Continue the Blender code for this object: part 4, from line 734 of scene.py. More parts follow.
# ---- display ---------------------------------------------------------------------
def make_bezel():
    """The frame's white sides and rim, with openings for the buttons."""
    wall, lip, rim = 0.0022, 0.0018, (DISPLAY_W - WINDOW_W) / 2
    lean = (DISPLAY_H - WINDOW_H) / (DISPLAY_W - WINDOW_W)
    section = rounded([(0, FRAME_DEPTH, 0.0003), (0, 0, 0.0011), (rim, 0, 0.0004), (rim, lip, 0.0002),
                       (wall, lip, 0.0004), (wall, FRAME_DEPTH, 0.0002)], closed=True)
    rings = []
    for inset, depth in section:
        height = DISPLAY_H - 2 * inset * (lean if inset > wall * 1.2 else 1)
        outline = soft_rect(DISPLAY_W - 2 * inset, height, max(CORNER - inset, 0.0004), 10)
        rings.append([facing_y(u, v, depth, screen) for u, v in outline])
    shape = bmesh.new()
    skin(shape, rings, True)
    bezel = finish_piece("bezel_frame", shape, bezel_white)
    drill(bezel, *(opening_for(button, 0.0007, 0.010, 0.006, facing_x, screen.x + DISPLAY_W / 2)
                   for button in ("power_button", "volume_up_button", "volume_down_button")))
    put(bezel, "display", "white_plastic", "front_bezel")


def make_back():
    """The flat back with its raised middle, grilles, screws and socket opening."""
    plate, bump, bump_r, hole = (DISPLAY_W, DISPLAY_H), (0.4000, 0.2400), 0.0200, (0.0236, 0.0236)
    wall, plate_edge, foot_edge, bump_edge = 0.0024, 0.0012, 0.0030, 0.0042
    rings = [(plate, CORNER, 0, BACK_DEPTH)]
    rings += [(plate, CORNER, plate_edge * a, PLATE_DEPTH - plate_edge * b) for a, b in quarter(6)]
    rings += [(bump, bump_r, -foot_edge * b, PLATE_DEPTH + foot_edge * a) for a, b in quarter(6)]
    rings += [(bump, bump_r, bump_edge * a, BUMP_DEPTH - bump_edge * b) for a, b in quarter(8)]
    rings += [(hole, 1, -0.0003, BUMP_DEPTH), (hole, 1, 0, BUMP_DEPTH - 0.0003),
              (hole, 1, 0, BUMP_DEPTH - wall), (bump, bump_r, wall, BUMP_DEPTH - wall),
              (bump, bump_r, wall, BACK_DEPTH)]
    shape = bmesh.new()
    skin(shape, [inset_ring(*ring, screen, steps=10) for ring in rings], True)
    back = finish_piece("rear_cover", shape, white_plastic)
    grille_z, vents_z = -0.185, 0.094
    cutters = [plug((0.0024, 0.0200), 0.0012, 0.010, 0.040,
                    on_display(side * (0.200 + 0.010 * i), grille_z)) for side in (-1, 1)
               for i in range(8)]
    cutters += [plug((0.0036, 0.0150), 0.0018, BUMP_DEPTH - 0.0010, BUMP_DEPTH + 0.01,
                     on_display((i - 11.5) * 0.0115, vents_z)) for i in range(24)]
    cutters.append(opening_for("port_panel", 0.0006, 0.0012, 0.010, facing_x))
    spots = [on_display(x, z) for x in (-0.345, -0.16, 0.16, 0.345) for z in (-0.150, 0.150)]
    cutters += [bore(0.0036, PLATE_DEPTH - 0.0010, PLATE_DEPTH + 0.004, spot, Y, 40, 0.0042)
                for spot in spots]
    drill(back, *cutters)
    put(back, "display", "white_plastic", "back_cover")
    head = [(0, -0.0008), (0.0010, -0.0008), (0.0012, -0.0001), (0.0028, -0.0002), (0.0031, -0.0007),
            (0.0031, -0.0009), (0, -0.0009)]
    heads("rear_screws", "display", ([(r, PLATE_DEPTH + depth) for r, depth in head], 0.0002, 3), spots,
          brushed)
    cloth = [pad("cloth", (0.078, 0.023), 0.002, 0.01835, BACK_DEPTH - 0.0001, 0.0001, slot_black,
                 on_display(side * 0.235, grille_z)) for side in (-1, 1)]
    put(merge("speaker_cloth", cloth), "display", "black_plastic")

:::

** EXERCISE GOAL **
Return the listing above in full, character for character.

** RESPONSE FOR THIS EXERCISE **
Continue the Blender code for this object: part 4, from line 734 of scene.py. More parts follow.
# ---- display ---------------------------------------------------------------------
def make_bezel():
    """The frame's white sides and rim, with openings for the buttons."""
    wall, lip, rim = 0.0022, 0.0018, (DISPLAY_W - WINDOW_W) / 2
    lean = (DISPLAY_H - WINDOW_H) / (DISPLAY_W - WINDOW_W)
    section = rounded([(0, FRAME_DEPTH, 0.0003), (0, 0, 0.0011), (rim, 0, 0.0004), (rim, lip, 0.0002),
                       (wall, lip, 0.0004), (wall, FRAME_DEPTH, 0.0002)], closed=True)
    rings = []
    for inset, depth in section:
        height = DISPLAY_H - 2 * inset * (lean if inset > wall * 1.2 else 1)
        outline = soft_rect(DISPLAY_W - 2 * inset, height, max(CORNER - inset, 0.0004), 10)
        rings.append([facing_y(u, v, depth, screen) for u, v in outline])
    shape = bmesh.new()
    skin(shape, rings, True)
    bezel = finish_piece("bezel_frame", shape, bezel_white)
    drill(bezel, *(opening_for(button, 0.0007, 0.010, 0.006, facing_x, screen.x + DISPLAY_W / 2)
                   for button in ("power_button", "volume_up_button", "volume_down_button")))
    put(bezel, "display", "white_plastic", "front_bezel")


def make_back():
    """The flat back with its raised middle, grilles, screws and socket opening."""
    plate, bump, bump_r, hole = (DISPLAY_W, DISPLAY_H), (0.4000, 0.2400), 0.0200, (0.0236, 0.0236)
    wall, plate_edge, foot_edge, bump_edge = 0.0024, 0.0012, 0.0030, 0.0042
    rings = [(plate, CORNER, 0, BACK_DEPTH)]
    rings += [(plate, CORNER, plate_edge * a, PLATE_DEPTH - plate_edge * b) for a, b in quarter(6)]
    rings += [(bump, bump_r, -foot_edge * b, PLATE_DEPTH + foot_edge * a) for a, b in quarter(6)]
    rings += [(bump, bump_r, bump_edge * a, BUMP_DEPTH - bump_edge * b) for a, b in quarter(8)]
    rings += [(hole, 1, -0.0003, BUMP_DEPTH), (hole, 1, 0, BUMP_DEPTH - 0.0003),
              (hole, 1, 0, BUMP_DEPTH - wall), (bump, bump_r, wall, BUMP_DEPTH - wall),
              (bump, bump_r, wall, BACK_DEPTH)]
    shape = bmesh.new()
    skin(shape, [inset_ring(*ring, screen, steps=10) for ring in rings], True)
    back = finish_piece("rear_cover", shape, white_plastic)
    grille_z, vents_z = -0.185, 0.094
    cutters = [plug((0.0024, 0.0200), 0.0012, 0.010, 0.040,
                    on_display(side * (0.200 + 0.010 * i), grille_z)) for side in (-1, 1)
               for i in range(8)]
    cutters += [plug((0.0036, 0.0150), 0.0018, BUMP_DEPTH - 0.0010, BUMP_DEPTH + 0.01,
                     on_display((i - 11.5) * 0.0115, vents_z)) for i in range(24)]
    cutters.append(opening_for("port_panel", 0.0006, 0.0012, 0.010, facing_x))
    spots = [on_display(x, z) for x in (-0.345, -0.16, 0.16, 0.345) for z in (-0.150, 0.150)]
    cutters += [bore(0.0036, PLATE_DEPTH - 0.0010, PLATE_DEPTH + 0.004, spot, Y, 40, 0.0042)
                for spot in spots]
    drill(back, *cutters)
    put(back, "display", "white_plastic", "back_cover")
    head = [(0, -0.0008), (0.0010, -0.0008), (0.0012, -0.0001), (0.0028, -0.0002), (0.0031, -0.0007),
            (0.0031, -0.0009), (0, -0.0009)]
    heads("rear_screws", "display", ([(r, PLATE_DEPTH + depth) for r, depth in head], 0.0002, 3), spots,
          brushed)
    cloth = [pad("cloth", (0.078, 0.023), 0.002, 0.01835, BACK_DEPTH - 0.0001, 0.0001, slot_black,
                 on_display(side * 0.235, grille_z)) for side in (-1, 1)]
    put(merge("speaker_cloth", cloth), "display", "black_plastic")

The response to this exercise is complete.